* _Exercise_
Print, without altering anything, the lines from the one that holds "resting.rotated(HEAD_CENTRE, Y_AXIS, math.degrees(rest_tilt))" to the one that holds "low, high = Vector((1e9,)", inclusive. No other lines belong in the output.

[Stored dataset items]

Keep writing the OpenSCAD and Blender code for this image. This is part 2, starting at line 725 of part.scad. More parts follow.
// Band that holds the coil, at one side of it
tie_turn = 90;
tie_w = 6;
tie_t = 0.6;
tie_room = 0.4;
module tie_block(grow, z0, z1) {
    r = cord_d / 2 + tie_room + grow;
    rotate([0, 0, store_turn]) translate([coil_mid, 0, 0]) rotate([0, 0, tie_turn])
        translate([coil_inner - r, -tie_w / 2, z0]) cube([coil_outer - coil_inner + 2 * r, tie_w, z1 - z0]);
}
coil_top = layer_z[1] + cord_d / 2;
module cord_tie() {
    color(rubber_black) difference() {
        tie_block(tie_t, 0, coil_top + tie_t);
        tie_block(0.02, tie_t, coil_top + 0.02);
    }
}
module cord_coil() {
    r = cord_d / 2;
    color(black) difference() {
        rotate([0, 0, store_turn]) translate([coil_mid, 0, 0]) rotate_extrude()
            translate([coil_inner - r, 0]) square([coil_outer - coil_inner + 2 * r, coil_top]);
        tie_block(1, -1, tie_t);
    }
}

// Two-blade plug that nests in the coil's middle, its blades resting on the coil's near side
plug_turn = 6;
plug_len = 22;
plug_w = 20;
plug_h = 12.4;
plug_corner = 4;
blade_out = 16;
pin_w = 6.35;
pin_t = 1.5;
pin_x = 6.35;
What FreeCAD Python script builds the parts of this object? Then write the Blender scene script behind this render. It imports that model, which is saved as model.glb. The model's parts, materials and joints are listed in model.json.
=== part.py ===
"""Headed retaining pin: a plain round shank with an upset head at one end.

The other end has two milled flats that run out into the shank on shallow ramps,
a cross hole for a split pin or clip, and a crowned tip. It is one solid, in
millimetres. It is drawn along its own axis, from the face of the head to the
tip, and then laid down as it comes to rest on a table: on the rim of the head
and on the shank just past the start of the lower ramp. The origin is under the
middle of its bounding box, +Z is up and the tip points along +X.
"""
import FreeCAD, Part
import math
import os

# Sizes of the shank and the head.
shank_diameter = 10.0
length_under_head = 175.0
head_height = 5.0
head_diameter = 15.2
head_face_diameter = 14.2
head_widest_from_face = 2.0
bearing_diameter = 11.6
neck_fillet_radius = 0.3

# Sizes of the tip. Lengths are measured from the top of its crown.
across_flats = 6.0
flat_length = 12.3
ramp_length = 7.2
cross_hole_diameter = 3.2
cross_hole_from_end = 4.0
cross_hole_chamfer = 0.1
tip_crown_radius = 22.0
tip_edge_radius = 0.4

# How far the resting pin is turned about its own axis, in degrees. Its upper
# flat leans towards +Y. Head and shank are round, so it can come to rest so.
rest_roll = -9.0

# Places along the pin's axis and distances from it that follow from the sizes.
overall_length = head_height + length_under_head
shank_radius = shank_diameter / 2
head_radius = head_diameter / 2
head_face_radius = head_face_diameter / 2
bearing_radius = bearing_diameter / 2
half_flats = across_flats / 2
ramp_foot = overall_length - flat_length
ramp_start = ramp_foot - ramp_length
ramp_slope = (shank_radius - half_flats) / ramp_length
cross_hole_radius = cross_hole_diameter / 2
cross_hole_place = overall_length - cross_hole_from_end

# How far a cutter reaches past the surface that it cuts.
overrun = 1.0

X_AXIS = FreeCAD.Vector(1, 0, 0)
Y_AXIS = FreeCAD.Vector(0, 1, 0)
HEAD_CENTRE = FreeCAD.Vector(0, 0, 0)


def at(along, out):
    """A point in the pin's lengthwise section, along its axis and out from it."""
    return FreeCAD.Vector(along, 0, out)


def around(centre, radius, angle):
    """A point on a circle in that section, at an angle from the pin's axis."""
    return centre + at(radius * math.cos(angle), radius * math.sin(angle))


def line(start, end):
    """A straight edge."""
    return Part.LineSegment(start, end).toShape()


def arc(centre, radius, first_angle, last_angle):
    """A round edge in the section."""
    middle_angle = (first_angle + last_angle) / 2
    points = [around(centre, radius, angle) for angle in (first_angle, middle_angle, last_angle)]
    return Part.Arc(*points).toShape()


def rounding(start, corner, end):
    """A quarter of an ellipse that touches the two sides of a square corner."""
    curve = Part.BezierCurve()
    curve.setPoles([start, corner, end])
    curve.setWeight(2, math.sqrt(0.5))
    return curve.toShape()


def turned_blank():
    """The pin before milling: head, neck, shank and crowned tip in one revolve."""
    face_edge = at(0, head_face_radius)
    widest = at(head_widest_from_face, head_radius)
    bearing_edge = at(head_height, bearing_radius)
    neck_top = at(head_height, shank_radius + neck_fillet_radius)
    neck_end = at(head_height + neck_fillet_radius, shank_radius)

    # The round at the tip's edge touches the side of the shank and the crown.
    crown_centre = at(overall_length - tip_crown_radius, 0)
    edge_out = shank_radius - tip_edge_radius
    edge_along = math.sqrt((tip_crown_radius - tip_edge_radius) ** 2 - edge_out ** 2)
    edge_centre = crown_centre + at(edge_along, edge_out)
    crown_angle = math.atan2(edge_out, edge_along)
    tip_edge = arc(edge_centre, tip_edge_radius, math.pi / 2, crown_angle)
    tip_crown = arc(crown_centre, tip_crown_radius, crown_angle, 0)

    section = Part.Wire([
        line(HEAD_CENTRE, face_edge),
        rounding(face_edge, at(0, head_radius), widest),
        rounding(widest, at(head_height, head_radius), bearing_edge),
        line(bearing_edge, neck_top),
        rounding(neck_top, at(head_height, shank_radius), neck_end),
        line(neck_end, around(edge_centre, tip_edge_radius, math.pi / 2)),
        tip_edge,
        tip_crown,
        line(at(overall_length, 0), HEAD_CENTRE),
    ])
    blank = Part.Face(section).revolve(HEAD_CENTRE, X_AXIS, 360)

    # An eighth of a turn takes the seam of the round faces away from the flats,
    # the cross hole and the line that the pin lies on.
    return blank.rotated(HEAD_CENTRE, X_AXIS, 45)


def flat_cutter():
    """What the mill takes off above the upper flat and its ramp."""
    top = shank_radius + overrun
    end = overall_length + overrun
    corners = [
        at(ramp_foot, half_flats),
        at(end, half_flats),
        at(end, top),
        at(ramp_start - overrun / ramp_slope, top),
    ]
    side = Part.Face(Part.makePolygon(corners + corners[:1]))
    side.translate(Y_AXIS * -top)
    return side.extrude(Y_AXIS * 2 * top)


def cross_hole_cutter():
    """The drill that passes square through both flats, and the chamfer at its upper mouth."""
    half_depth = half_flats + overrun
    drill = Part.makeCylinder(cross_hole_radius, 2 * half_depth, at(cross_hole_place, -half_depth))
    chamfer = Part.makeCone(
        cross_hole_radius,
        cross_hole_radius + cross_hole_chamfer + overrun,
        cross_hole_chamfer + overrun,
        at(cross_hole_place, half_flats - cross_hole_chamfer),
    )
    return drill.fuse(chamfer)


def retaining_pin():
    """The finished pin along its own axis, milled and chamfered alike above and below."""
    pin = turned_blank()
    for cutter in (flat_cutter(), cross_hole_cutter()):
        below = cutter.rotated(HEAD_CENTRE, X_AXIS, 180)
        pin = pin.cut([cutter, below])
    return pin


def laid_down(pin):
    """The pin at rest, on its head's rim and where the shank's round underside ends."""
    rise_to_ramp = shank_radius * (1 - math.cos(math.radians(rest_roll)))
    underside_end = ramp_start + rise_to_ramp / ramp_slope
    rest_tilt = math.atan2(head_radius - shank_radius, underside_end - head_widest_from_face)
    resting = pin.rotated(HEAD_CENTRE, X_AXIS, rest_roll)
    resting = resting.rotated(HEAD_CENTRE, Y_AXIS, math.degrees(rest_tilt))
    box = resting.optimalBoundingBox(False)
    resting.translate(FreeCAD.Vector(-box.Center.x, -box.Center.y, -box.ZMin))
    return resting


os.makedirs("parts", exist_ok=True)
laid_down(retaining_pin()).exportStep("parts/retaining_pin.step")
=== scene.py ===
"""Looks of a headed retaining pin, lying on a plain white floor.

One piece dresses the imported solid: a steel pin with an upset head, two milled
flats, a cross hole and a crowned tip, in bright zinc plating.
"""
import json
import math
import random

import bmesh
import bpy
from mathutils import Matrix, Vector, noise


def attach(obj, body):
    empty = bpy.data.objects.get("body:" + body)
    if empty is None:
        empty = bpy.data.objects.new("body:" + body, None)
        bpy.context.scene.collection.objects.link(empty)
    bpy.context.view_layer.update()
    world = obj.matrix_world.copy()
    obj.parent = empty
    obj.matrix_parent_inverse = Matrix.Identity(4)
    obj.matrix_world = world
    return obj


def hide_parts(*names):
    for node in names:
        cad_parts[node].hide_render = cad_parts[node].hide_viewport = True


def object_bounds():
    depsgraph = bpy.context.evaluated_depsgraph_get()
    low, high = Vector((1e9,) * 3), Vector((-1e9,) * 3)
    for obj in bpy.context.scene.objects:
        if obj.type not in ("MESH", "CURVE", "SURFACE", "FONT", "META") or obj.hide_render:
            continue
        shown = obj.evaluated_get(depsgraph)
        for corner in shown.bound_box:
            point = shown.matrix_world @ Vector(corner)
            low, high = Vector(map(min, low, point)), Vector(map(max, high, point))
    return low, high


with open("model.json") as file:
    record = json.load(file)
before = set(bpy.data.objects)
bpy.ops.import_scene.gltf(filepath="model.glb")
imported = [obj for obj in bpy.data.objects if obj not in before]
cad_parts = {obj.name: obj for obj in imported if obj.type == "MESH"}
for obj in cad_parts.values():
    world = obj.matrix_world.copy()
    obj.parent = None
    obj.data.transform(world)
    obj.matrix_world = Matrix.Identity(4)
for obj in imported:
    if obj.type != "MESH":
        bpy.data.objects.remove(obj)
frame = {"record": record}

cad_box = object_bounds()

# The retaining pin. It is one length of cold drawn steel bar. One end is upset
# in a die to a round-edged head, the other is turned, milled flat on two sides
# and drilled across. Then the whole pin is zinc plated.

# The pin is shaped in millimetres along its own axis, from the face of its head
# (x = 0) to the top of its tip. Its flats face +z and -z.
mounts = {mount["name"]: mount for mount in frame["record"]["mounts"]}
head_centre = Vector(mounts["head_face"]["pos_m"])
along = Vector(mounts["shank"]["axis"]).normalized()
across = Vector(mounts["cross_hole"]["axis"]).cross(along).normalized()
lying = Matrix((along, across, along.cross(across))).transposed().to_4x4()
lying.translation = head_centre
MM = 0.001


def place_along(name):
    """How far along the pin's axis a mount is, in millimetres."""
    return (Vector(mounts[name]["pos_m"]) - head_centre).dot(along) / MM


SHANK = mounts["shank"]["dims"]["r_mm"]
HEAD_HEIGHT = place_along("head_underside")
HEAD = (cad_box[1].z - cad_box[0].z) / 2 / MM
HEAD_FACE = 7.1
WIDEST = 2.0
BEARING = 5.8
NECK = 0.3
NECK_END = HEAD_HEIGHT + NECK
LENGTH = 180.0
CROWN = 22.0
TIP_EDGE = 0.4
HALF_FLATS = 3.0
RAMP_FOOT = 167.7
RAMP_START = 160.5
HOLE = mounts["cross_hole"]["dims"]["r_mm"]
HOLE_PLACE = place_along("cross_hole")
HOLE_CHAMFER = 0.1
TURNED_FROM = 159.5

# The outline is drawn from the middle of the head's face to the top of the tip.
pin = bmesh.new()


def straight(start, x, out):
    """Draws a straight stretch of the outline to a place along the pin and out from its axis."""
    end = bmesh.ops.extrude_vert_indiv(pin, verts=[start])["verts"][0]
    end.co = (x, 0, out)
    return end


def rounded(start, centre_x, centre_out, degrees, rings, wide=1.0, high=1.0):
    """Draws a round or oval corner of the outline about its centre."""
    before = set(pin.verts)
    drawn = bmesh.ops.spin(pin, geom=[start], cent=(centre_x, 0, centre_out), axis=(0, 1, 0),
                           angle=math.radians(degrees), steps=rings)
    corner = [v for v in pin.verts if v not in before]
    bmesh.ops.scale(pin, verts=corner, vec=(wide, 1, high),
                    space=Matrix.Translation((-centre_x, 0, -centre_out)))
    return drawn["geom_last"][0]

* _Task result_
    resting = resting.rotated(HEAD_CENTRE, Y_AXIS, math.degrees(rest_tilt))
    box = resting.optimalBoundingBox(False)
    resting.translate(FreeCAD.Vector(-box.Center.x, -box.Center.y, -box.ZMin))
    return resting


os.makedirs("parts", exist_ok=True)
laid_down(retaining_pin()).exportStep("parts/retaining_pin.step")
=== scene.py ===
"""Looks of a headed retaining pin, lying on a plain white floor.

One piece dresses the imported solid: a steel pin with an upset head, two milled
flats, a cross hole and a crowned tip, in bright zinc plating.
"""
import json
import math
import random

import bmesh
import bpy
from mathutils import Matrix, Vector, noise


def attach(obj, body):
    empty = bpy.data.objects.get("body:" + body)
    if empty is None:
        empty = bpy.data.objects.new("body:" + body, None)
        bpy.context.scene.collection.objects.link(empty)
    bpy.context.view_layer.update()
    world = obj.matrix_world.copy()
    obj.parent = empty
    obj.matrix_parent_inverse = Matrix.Identity(4)
    obj.matrix_world = world
    return obj


def hide_parts(*names):
    for node in names:
        cad_parts[node].hide_render = cad_parts[node].hide_viewport = True


def object_bounds():
    depsgraph = bpy.context.evaluated_depsgraph_get()
    low, high = Vector((1e9,) * 3), Vector((-1e9,) * 3)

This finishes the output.